REQUIRED WORK:
From the listing below, copy only the lines from the line that contains "imported = [obj" to the line that contains "obj.data.transform(world)", counting those two lines as part of the copy.

----

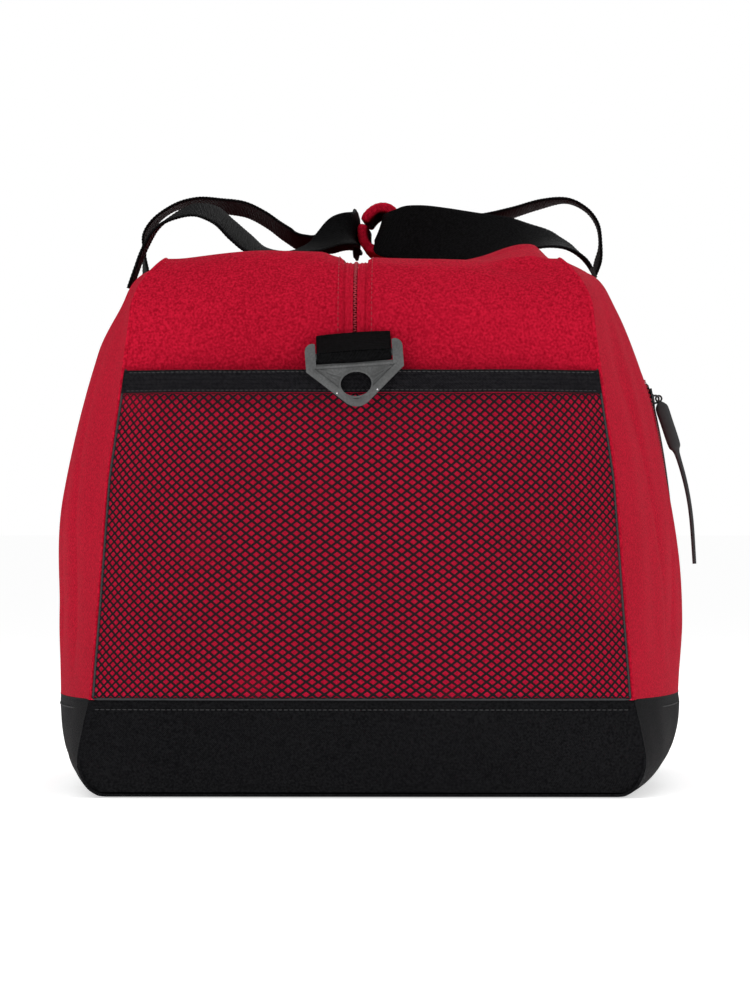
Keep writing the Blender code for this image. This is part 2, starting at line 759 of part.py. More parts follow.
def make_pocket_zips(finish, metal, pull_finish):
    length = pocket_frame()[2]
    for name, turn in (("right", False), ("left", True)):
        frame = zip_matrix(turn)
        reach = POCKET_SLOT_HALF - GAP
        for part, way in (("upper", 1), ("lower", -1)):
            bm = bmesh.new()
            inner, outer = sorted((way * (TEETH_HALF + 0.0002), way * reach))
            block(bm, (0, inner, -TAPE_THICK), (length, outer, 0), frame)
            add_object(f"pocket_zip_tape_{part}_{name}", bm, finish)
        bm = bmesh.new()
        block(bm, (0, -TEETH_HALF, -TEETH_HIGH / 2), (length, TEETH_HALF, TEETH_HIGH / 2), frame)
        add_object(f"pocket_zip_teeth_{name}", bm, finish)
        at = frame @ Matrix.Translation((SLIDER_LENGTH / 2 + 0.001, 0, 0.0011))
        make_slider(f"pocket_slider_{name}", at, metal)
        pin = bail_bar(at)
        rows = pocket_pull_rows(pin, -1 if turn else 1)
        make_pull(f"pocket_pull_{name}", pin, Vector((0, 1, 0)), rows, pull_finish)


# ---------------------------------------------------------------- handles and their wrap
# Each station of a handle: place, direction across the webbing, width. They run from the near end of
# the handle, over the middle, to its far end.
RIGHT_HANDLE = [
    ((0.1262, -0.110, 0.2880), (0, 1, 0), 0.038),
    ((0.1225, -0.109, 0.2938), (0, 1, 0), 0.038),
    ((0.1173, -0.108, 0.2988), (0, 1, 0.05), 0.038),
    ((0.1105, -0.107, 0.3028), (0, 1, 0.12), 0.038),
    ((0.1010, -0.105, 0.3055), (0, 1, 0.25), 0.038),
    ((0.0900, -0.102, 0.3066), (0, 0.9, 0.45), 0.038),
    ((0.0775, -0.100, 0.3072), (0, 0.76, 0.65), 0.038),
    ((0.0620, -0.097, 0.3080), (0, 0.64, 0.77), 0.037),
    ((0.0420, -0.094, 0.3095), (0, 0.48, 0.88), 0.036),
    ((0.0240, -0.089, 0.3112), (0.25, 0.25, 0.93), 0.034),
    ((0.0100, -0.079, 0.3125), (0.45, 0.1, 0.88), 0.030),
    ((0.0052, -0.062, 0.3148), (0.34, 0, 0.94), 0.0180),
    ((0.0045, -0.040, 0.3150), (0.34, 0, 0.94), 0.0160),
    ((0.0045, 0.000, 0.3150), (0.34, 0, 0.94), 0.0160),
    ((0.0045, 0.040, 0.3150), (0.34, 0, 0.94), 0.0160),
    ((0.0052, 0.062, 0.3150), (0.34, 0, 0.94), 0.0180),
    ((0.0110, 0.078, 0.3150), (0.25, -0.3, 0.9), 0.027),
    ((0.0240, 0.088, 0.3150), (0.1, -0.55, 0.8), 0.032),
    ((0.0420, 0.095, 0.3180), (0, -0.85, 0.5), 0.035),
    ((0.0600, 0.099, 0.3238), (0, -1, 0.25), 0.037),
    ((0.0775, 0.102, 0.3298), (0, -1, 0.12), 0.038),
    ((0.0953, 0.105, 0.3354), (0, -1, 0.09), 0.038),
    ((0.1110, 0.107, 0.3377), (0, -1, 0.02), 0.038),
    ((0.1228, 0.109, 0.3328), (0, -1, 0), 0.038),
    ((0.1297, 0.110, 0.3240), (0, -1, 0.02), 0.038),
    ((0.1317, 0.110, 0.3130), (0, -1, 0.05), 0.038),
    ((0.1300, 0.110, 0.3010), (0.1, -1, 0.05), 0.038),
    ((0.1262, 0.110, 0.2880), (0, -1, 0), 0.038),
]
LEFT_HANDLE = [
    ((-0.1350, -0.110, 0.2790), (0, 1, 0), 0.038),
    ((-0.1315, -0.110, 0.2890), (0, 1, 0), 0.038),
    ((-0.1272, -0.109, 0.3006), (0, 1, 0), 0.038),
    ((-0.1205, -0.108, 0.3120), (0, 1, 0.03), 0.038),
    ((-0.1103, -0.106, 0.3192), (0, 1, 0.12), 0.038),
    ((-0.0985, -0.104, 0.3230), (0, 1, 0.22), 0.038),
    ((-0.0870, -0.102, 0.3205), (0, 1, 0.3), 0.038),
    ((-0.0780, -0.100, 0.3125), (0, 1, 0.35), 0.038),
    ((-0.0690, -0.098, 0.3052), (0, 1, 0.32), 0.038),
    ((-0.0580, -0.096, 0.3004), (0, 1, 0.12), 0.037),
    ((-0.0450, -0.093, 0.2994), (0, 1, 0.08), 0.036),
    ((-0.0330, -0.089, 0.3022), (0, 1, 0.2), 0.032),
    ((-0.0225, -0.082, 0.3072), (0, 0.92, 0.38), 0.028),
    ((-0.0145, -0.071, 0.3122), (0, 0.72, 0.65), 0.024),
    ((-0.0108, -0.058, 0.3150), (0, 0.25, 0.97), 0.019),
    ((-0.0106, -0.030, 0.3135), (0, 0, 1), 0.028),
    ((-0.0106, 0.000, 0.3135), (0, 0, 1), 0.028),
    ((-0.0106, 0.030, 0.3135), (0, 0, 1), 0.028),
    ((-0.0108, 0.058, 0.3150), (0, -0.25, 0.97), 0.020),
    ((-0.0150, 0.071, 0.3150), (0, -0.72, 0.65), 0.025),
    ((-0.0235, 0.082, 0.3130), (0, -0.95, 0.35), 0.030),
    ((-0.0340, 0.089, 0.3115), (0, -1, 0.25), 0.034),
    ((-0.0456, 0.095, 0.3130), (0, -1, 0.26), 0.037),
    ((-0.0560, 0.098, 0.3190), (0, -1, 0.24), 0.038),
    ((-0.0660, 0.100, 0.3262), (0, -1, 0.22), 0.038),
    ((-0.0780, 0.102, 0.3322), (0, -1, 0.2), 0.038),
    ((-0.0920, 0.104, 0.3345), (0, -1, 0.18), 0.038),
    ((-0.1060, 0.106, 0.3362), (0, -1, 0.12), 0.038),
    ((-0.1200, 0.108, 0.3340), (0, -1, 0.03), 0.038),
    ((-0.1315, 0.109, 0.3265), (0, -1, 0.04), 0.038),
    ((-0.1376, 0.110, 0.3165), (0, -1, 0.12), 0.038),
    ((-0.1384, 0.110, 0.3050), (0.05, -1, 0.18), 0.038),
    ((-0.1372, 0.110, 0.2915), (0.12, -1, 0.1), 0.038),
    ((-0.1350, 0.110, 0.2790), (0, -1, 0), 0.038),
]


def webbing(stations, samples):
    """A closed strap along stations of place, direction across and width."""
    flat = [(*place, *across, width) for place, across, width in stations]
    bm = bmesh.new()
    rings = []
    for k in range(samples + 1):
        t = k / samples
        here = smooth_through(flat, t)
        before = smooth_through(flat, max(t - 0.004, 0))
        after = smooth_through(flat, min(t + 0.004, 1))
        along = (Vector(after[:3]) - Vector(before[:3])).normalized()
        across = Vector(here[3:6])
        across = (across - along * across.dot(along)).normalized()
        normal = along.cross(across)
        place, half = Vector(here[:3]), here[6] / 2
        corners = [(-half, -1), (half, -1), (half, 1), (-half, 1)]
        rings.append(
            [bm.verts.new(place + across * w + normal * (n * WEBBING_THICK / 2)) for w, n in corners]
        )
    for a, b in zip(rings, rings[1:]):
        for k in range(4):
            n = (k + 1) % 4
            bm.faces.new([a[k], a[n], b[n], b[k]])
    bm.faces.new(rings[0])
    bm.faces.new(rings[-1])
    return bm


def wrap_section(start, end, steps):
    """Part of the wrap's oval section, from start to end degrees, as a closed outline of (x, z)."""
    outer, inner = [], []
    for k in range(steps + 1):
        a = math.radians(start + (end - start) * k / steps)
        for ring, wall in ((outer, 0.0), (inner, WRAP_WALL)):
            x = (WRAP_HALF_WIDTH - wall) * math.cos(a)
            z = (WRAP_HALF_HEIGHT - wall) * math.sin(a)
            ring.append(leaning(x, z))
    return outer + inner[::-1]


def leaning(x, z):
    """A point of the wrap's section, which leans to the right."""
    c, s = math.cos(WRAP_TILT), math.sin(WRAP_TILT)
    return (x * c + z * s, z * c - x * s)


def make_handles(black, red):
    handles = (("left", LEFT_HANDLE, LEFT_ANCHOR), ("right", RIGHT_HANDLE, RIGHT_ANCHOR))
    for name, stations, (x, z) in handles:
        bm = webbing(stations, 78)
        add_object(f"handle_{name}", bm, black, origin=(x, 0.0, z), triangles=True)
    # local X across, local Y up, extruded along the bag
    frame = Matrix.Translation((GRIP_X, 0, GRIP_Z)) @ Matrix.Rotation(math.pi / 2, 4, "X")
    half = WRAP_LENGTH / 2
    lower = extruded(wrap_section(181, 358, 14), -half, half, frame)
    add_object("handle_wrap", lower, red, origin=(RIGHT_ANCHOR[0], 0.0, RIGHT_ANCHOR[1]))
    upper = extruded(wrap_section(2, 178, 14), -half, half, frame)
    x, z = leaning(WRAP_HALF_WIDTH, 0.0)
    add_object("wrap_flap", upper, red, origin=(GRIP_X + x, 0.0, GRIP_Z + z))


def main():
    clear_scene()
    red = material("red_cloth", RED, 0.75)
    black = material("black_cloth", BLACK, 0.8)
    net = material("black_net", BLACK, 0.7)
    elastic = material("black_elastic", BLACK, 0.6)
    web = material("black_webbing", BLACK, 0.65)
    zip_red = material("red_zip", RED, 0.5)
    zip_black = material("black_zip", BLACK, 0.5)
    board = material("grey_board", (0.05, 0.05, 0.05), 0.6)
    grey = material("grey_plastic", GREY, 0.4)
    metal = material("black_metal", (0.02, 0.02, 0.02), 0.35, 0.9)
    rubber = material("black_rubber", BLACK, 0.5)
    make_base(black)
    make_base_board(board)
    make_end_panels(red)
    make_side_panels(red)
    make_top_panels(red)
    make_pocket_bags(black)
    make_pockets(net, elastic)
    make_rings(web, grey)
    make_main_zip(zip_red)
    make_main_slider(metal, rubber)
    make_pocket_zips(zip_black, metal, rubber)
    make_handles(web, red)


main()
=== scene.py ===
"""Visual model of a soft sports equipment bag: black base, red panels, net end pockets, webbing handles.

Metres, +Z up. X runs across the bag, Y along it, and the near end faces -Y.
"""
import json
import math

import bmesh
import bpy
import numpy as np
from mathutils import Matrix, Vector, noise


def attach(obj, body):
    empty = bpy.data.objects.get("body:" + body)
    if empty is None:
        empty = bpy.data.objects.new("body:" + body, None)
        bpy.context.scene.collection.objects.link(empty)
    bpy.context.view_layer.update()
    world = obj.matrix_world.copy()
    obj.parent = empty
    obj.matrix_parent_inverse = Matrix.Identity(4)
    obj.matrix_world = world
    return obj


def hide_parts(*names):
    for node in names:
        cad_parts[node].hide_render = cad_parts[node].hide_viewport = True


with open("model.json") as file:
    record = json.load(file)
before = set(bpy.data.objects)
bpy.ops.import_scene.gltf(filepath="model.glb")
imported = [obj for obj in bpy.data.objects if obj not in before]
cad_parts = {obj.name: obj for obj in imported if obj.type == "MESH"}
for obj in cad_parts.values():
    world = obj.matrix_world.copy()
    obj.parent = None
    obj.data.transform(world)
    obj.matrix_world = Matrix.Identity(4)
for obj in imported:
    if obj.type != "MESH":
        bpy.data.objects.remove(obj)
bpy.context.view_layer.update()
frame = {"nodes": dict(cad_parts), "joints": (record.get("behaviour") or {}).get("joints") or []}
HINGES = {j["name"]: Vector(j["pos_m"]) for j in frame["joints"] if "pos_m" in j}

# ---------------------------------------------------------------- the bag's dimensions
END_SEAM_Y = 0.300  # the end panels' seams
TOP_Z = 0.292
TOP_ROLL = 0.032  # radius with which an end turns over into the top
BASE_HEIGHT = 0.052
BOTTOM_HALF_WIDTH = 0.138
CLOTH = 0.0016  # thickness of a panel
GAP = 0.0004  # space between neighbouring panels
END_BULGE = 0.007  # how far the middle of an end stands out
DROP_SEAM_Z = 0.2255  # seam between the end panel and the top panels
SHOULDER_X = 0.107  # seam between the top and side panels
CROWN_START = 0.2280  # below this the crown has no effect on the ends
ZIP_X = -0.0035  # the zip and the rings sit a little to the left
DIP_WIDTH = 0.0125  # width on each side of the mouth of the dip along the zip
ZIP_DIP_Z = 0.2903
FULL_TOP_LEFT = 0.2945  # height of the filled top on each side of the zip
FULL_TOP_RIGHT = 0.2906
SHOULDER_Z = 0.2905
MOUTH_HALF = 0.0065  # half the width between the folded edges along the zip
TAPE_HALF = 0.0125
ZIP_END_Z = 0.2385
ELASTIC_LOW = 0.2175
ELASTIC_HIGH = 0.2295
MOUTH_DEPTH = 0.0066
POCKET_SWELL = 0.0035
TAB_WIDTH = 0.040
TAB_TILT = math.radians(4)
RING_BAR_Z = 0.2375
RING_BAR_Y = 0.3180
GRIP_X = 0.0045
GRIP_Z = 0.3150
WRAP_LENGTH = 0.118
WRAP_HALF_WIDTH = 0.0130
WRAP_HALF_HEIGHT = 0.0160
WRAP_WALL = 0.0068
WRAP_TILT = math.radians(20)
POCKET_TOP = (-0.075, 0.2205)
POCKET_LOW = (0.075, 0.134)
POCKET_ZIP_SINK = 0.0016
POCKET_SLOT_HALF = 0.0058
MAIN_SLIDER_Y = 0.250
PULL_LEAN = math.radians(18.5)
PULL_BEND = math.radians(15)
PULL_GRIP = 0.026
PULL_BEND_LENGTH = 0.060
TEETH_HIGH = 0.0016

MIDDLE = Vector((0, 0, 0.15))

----

REPLY:
imported = [obj for obj in bpy.data.objects if obj not in before]
cad_parts = {obj.name: obj for obj in imported if obj.type == "MESH"}
for obj in cad_parts.values():
    world = obj.matrix_world.copy()
    obj.parent = None
    obj.data.transform(world)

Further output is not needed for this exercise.